In the listing that follows, locate the line containing "# ---- write" and the line containing "for corner in". Retype exactly those two lines and every line between them, and nothing more.
____________
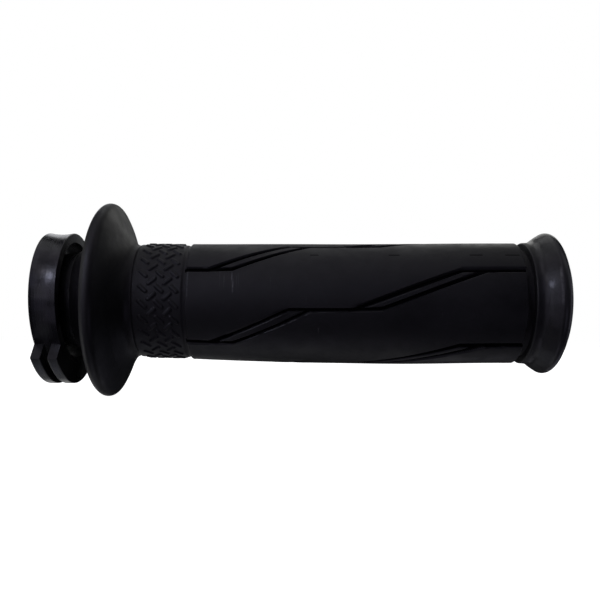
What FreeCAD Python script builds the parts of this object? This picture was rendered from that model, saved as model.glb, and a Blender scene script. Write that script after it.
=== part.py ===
# Throttle grip for a 22.2 mm (7/8 inch) handlebar, in two pieces:
#   throttle_tube  one nylon moulding: cable drum, neck and the long sleeve that turns on the bar
#   grip_rubber    one rubber moulding over the sleeve, keyed to it by six raised keys
#
# Frame: origin at the centre of the handlebar bore, on the drum's inboard face.
# +X runs along the bar towards its outer end, +Z is up, -Y faces the rider's view of the grip.
# Angles about the bar are in degrees from -Y, positive downwards:
#   y = -r cos(a), z = -r sin(a).  All lengths are in millimetres.
import FreeCAD, Part
import math
import os
from FreeCAD import Vector

# ---- driving dimensions ----------------------------------------------------
bore_r = 11.35          # turns on a bar of radius 11.1
sleeve_r = 12.65        # outside of the tube between the drum and the outer end
sleeve_end_x = 135.0

drum_w = 6.8            # width of the cable drum
band_r = 18.15          # plain part of the drum's rim, at its edges
band_waist = 0.35       # how much lower the rim is along its middle
rim_inner_r = 15.7      # recess in the drum's outboard face
rim_recess = 3.0
rim_edge = 0.18         # rounding of the drum's edges

rib_r = 22.8            # two flanges that hold the cable in its track
rib_w = 2.45
rib_edge = 0.3
rib_start_a = 43.5      # angle of the tip of the flanges' leading end
rib_root_a = 41.8       # angle of its root: the end face slopes up from the rim
rib_end_a = 205.0

nipple_r = 2.8          # barrel seat for the cable's end, across both flanges
nipple_relief_r = 3.1   # the seat is a little wider inside the cable track
nipple_at_r = 19.2
nipple_a = 165.0        # near the end of the track, on the side away from the rider

key_count = 6           # keys that stop the rubber turning on the sleeve
key_w = 2.4
key_h = 0.7
key_x0, key_x1 = 20.0, 130.0
glue_line = 0.03        # adhesive between sleeve and rubber

hub_x0 = 8.8            # inboard edge of the rubber, close to the drum
hub_r = 13.35
back_x = 13.2           # inboard face of the hand flange, at the hub
seam_x = 38.4           # groove between the patterned collar and the smooth body
seam_w = 0.8
seam_r = 15.0
ring_x0, ring_x1 = 126.1, 128.0   # groove before the outer flare
ring_r = 14.75
end_x = 137.6           # outer end of the grip
lip_r = 11.9            # opening in the rubber at the outer end

groove_count = 5        # long stepped grooves around the body
groove_depth = 1.0

# outline of the hand flange, from its inboard edge over the crest to the collar
flange_back = [(14.2, 22.4), (14.5, 24.4), (15.3, 25.65), (16.1, 26.15), (16.9, 26.2)]
flange_front = [(16.9, 26.2), (18.0, 25.55), (18.6, 24.5), (19.1, 23.5), (20.5, 20.0),
                (21.9, 17.1), (23.3, 15.5), (24.6, 15.05), (25.7, 15.15), (26.8, 15.3)]
# swelling of the smooth body
body = [(seam_x + seam_w / 2 + 0.5, 15.72), (46.0, 15.86), (54.3, 16.02), (68.0, 16.2),
        (81.0, 16.3), (95.0, 16.42), (109.0, 16.42), (120.0, 16.38), (ring_x0 - 0.35, 16.38)]
# outer flare
flare = [(ring_x1 + 0.3, 16.5), (129.4, 16.46), (130.8, 16.9), (131.9, 17.7), (133.0, 18.7),
         (134.1, 19.1), (134.9, 18.97), (135.7, 18.46), (136.6, 17.2), (137.25, 15.75)]

# centre lines of one groove pair, as (x, angle, width); the second line of each
# pair leaves the first and joins it again, and a narrow strip stays between them
main_line = [(38.9, 44.05, 0.95), (44.6, 44.05, 1.0), (62.6, 12.5, 1.0), (64.6, 9.0, 0.85), (81.4, 8.2, 0.85),
             (83.4, 5.6, 1.05), (107.0, -24.8, 1.15), (109.4, -27.9, 1.15), (126.6, -27.9, 1.15)]
side_line_in = [(44.5, 44.05, 0.8), (49.9, 42.9, 0.85), (69.7, 9.1, 0.85), (77.0, 8.8, 0.8)]
side_line_out = [(80.5, 8.2, 0.8), (88.9, 6.9, 0.9), (115.7, -27.4, 0.95), (121.0, -27.9, 0.9)]


# ---- helpers ---------------------------------------------------------------
def at(x, r, a):
    t = math.radians(a)
    return Vector(x, -r * math.cos(t), -r * math.sin(t))


def pt(xr):
    return Vector(xr[0], xr[1], 0.0)


def line(a, b):
    return Part.makeLine(pt(a), pt(b))


def curve(points):
    c = Part.BSplineCurve()
    c.interpolate([pt(p) for p in points])
    return c.toShape()


def arc(a, mid, b):
    return Part.Arc(pt(a), pt(mid), pt(b)).toShape()


def turned(edges, sweep=360.0):
    """Revolve a closed outline, given in (x, r), about the bar's axis."""
    wire = Part.Wire(Part.__sortEdges__(edges))
    face = Part.Face(wire)
    return face.revolve(Vector(0, 0, 0), Vector(1, 0, 0), sweep)


def poly(points):
    pts = list(points) + [points[0]]
    return [line(pts[i], pts[i + 1]) for i in range(len(points))]


def rounded_box(x0, x1, r0, r1, e, waist=0.0):
    """Outline of a ring whose two outer edges are rounded by e; its outside may be hollowed by waist."""
    k = e * (1 - math.sqrt(0.5))
    n = 10 if waist else 1
    top = [(x0 + e + (x1 - x0 - 2 * e) * i / n, r1 - waist * (1 - (2 * i / n - 1) ** 2)) for i in range(n + 1)]
    outside = [line(top[i], top[i + 1]) for i in range(n)]     # short cones stand for the hollow
    return [line((x0, r0), (x0, r1 - e)),
            arc((x0, r1 - e), (x0 + k, r1 - k), (x0 + e, r1))] + outside + [
            arc((x1 - e, r1), (x1 - k, r1 - k), (x1, r1 - e)),
            line((x1, r1 - e), (x1, r0)),
            line((x1, r0), (x0, r0))]


def tube(x0, x1, r0, r1):
    return turned(poly([(x0, r0), (x1, r0), (x1, r1), (x0, r1)]))


def turn_to(shape, degrees):
    """Turn a shape about the bar so that what was at angle 0 comes to `degrees`."""
    s = shape.copy()
    s.rotate(Vector(0, 0, 0), Vector(1, 0, 0), degrees)
    return s


def keys(grow):
    """The raised keys on the sleeve; `grow` adds clearance all round."""
    w, h = key_w + 2 * grow, key_h + grow
    block = Part.makeBox(key_x1 - key_x0 + 2 * grow, h + 1.0, w,
                         Vector(key_x0 - grow, -(sleeve_r + h), -w / 2))
    out = []
    for i in range(key_count):
        out.append(turn_to(block, 360.0 / key_count * i + 30.0))
    return out


def groove_cutter(path, depth):
    """A ribbon that follows `path` around the body and stands through its skin."""
    # points along the path, with the spacing small enough to follow the curve
    fine, width = [], []
    for i in range(len(path) - 1):
        (x0, a0, w0), (x1, a1, w1) = path[i], path[i + 1]
        n = max(1, int(math.ceil(abs(a1 - a0) / 6.0)))
        for j in range(n):
            t = j / n
            fine.append((x0 + (x1 - x0) * t, a0 + (a1 - a0) * t))
            width.append(w0 + (w1 - w0) * t)
    fine.append(path[-1][:2])
    width.append(path[-1][2])
    rm = 16.3
    wires = []
    for i, (x, a) in enumerate(fine):
        p0 = fine[max(i - 1, 0)]
        p1 = fine[min(i + 1, len(fine) - 1)]
        dx = p1[0] - p0[0]
        ds = math.radians(p1[1] - p0[1]) * rm
        n = math.hypot(dx, ds)
        nx, ns = -ds / n, dx / n                 # normal to the path, on the skin
        h = width[i] / 2
        floor = skin_r(x) - depth
        top = 18.0
        corners = []
        for side, r in ((-1, floor), (1, floor), (1.35, top), (-1.35, top)):
            px = x + nx * h * side
            pa = a + math.degrees(ns * h * side / rm)
            corners.append(at(px, r, pa))
        wires.append(Part.makePolygon(corners + [corners[0]]))
    return Part.makeLoft(wires, True, True)


def skin_r(x):
    """Radius of the smooth body at x, by straight pieces between its stations."""
    if x <= body[0][0]:
        return body[0][1]
    for (x0, r0), (x1, r1) in zip(body, body[1:]):
        if x <= x1:
            return r0 + (r1 - r0) * (x - x0) / (x1 - x0)
    return body[-1][1]


# ---- throttle tube ---------------------------------------------------------
sleeve = tube(0.0, sleeve_end_x, bore_r, sleeve_r)
web = tube(0.0, drum_w - rim_recess, bore_r, rim_inner_r + 0.5)
rim = turned(rounded_box(0.0, drum_w, rim_inner_r, band_r, rim_edge, band_waist))
body_parts = [web, rim]
for x0 in (0.0, drum_w - rib_w):
    ring = turned(rounded_box(x0, x0 + rib_w, band_r - 1.0, rib_r, rib_edge),
                  rib_end_a - (rib_start_a - 6.0))
    # the outline starts on +Y; bring its start to the flanges' leading angle
    ring.rotate(Vector(0, 0, 0), Vector(1, 0, 0), 180.0 + rib_start_a - 6.0)
    body_parts.append(ring)
drum = body_parts[0].fuse(body_parts[1:])
# leading end of the flanges: the face slopes up from the rim to the tip
root, tip = at(-1, band_r, rib_root_a), at(-1, rib_r, rib_start_a)
low, high = root + (root - tip) * 0.15, tip + (tip - root) * 0.2
lead = Part.makePolygon([at(-1, band_r - 0.7, rib_start_a - 12), low, high,
                         at(-1, rib_r + 3, rib_start_a - 12), at(-1, band_r - 0.7, rib_start_a - 12)])
lead = Part.Face(lead).extrude(Vector(drum_w + 2, 0, 0))
lead = lead.cut(rim)
drum = drum.cut(lead)
throttle_tube = sleeve.fuse([drum] + keys(0.0))
seat = at(-1.0, nipple_at_r, nipple_a)
throttle_tube = throttle_tube.cut(Part.makeCylinder(nipple_r, drum_w + 2, seat, Vector(1, 0, 0)))
track_w = drum_w - 2 * rib_w
throttle_tube = throttle_tube.cut(Part.makeCylinder(nipple_relief_r, track_w, at(rib_w, nipple_at_r, nipple_a),
                                                    Vector(1, 0, 0)))
throttle_tube = throttle_tube.removeSplitter()

# ---- grip rubber -----------------------------------------------------------
inner_r = sleeve_r + glue_line
shoulder_x = sleeve_end_x + glue_line
b0, b1 = body[0], body[-1]
outline = [
    line((hub_x0, inner_r), (hub_x0, hub_r - 0.3)),
    line((hub_x0, hub_r - 0.3), (hub_x0 + 0.3, hub_r)),
    line((hub_x0 + 0.3, hub_r), (back_x, hub_r + 0.2)),
    line((back_x, hub_r + 0.2), flange_back[0]),
    curve(flange_back),
    curve(flange_front),
    line(flange_front[-1], (seam_x - seam_w / 2 - 0.3, 15.3)),
    line((seam_x - seam_w / 2 - 0.3, 15.3), (seam_x - seam_w / 2 + 0.1, seam_r)),
    line((seam_x - seam_w / 2 + 0.1, seam_r), (seam_x + seam_w / 2, seam_r)),
    line((seam_x + seam_w / 2, seam_r), (seam_x + seam_w / 2 + 0.15, 15.45)),
    line((seam_x + seam_w / 2 + 0.15, 15.45), b0),
    curve(body),
    line(b1, (ring_x0, b1[1] - 0.3)),
    line((ring_x0, b1[1] - 0.3), (ring_x0 + 0.15, ring_r)),
    line((ring_x0 + 0.15, ring_r), (ring_x1 - 0.15, ring_r)),
    line((ring_x1 - 0.15, ring_r), (ring_x1, 16.3)),
    line((ring_x1, 16.3), flare[0]),
    curve(flare),
    line(flare[-1], (end_x, flare[-1][1] - 0.45)),
    line((end_x, flare[-1][1] - 0.45), (end_x, lip_r)),
    line((end_x, lip_r), (shoulder_x, lip_r)),
    line((shoulder_x, lip_r), (shoulder_x, inner_r)),
    line((shoulder_x, inner_r), (hub_x0, inner_r)),
]
grip_rubber = turned(outline)
grip_rubber = grip_rubber.cut(keys(glue_line))
cutters = []
for i in range(groove_count):
    for path in (main_line, side_line_in, side_line_out):
        cutters.append(turn_to(groove_cutter(path, groove_depth), 360.0 / groove_count * i))
for c in cutters:
    grip_rubber = grip_rubber.cut(c)

# ---- write the parts -------------------------------------------------------
os.makedirs("parts", exist_ok=True)
for name, shape in (("throttle_tube", throttle_tube), ("grip_rubber", grip_rubber)):
    solids = shape.Solids
    s = solids[0] if len(solids) == 1 else max(solids, key=lambda q: q.Volume)
    b = s.BoundBox
    print(name, "solids", len(solids), "valid", s.isValid(), "volume", round(s.Volume, 1),
          "box", [round(v, 3) for v in (b.XMin, b.YMin, b.ZMin, b.XMax, b.YMax, b.ZMax)],
          "faces", len(s.Faces))
    s.exportStep("parts/%s.step" % name)
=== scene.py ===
# Throttle grip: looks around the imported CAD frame.
# Everything is in the CAD row frame, in metres: +X along the bar towards its outer end, +Z up,
# -Y towards the camera. Angles about the bar run from -Y, positive downwards, as in the CAD source.
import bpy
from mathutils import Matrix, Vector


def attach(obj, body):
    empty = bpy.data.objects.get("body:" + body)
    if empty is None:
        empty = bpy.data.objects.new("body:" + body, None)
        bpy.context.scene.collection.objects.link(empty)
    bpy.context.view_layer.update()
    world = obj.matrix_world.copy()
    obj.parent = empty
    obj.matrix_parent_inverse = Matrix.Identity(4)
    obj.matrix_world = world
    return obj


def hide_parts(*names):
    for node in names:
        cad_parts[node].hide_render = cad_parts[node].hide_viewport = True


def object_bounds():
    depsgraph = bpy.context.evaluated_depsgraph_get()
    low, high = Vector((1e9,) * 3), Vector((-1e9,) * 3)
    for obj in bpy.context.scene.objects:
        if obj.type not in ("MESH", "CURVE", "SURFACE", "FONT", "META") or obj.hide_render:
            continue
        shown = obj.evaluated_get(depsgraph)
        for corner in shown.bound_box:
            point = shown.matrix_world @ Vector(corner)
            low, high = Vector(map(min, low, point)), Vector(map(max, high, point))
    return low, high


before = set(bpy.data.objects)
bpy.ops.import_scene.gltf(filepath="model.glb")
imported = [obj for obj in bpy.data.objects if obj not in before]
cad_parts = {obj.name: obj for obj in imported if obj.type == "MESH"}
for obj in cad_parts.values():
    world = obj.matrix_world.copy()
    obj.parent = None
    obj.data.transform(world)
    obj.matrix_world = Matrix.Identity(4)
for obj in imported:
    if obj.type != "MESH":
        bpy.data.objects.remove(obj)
CAD_BOX = [list(map(float, c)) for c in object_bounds()]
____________
== ANSWER TO THE EXERCISE ==
# ---- write the parts -------------------------------------------------------
os.makedirs("parts", exist_ok=True)
for name, shape in (("throttle_tube", throttle_tube), ("grip_rubber", grip_rubber)):
    solids = shape.Solids
    s = solids[0] if len(solids) == 1 else max(solids, key=lambda q: q.Volume)
    b = s.BoundBox
    print(name, "solids", len(solids), "valid", s.isValid(), "volume", round(s.Volume, 1),
          "box", [round(v, 3) for v in (b.XMin, b.YMin, b.ZMin, b.XMax, b.YMax, b.ZMax)],
          "faces", len(s.Faces))
    s.exportStep("parts/%s.step" % name)
=== scene.py ===
# Throttle grip: looks around the imported CAD frame.
# Everything is in the CAD row frame, in metres: +X along the bar towards its outer end, +Z up,
# -Y towards the camera. Angles about the bar run from -Y, positive downwards, as in the CAD source.
import bpy
from mathutils import Matrix, Vector


def attach(obj, body):
    empty = bpy.data.objects.get("body:" + body)
    if empty is None:
        empty = bpy.data.objects.new("body:" + body, None)
        bpy.context.scene.collection.objects.link(empty)
    bpy.context.view_layer.update()
    world = obj.matrix_world.copy()
    obj.parent = empty
    obj.matrix_parent_inverse = Matrix.Identity(4)
    obj.matrix_world = world
    return obj


def hide_parts(*names):
    for node in names:
        cad_parts[node].hide_render = cad_parts[node].hide_viewport = True


def object_bounds():
    depsgraph = bpy.context.evaluated_depsgraph_get()
    low, high = Vector((1e9,) * 3), Vector((-1e9,) * 3)
    for obj in bpy.context.scene.objects:
        if obj.type not in ("MESH", "CURVE", "SURFACE", "FONT", "META") or obj.hide_render:
            continue
        shown = obj.evaluated_get(depsgraph)
        for corner in shown.bound_box:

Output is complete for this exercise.